O que fazer diante deste cenário para construir a Liderança Transformacional

Uma organização orientada para a Primazia da Gestão não prescindirá de líderes, pelo contrário, cada vez mais líderes de verdade serão vitais. Mas não líderes submersos numa estrutura hierárquica clássica, e sim líderes distribuídos holacraticamente e regidos a partir do conceito da Liderança Transformacional (veja o vídeo abaixo onde expliquei sobre este conceito):

Eu particularmente cansei de esperar o engajamento das lideranças nos assuntos de maior relevância, tais como: primazia da gestão, cultura organizacional, comportamento humano, entre outros. Não se trata de falta de engajamento, é falta de preparo mesmo. Excesso de superficialidade e, principalmente, arrogância de considerar que aprender não se aplica mais.

Reitero que existem exceções, mas a regra é, infelizmente, na minha experiência, a descrita acima. Com esta massa de líderes com este perfil, vão sofrer para adaptar-se a Liderança Transformacional.

O que fazer diante deste cenário? Colocar as lideranças nas salas de aula para aprender o que desconhecem. Coisa que raramente fazem, a não ser que seja em escolas caras que possam fornecer alguma prova social de estatus. E de preferência, secretamente, pois nem sempre é bacana difundir muito que está estudando. Parece uma evidência assumida de inferioridade.

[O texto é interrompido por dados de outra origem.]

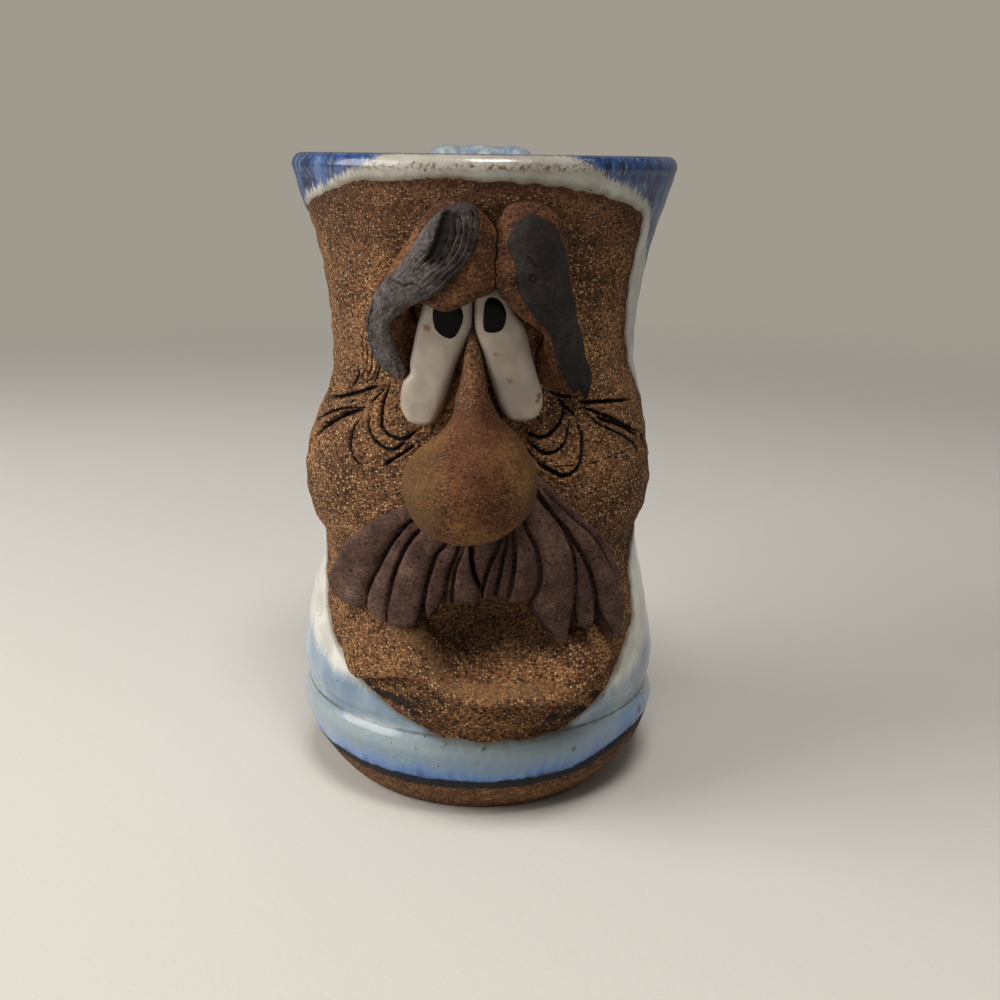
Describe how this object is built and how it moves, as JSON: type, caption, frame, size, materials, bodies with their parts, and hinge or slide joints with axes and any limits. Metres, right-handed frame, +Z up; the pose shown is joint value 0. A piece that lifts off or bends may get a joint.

Mas, como são muito ocupados, vão alegar que não tem tempo para se dedicar a estudar ou mesmo que não é preciso. E aí fica assim: a primazia da gestão e a empresa sendo assassinada gradativamente.

Nós aqui temos uma alternativa para ajudar nesta compreensão do que significa Primazia da Gestão e como deveria, todo líder, principalmente os de alto escalão, se submeter adotando um referencial de exemplaridade (a bíblia da PJ).

Não precisamos apenas de líderes engajados, precisamos de líderes melhores, mais preparados, menos superficiais, menos arrogantes, menos corruptos, menos vaidosos, mais mentores, mais facilitadores e, principalmente, mais inteligentes sob o ponto de vista comportamental.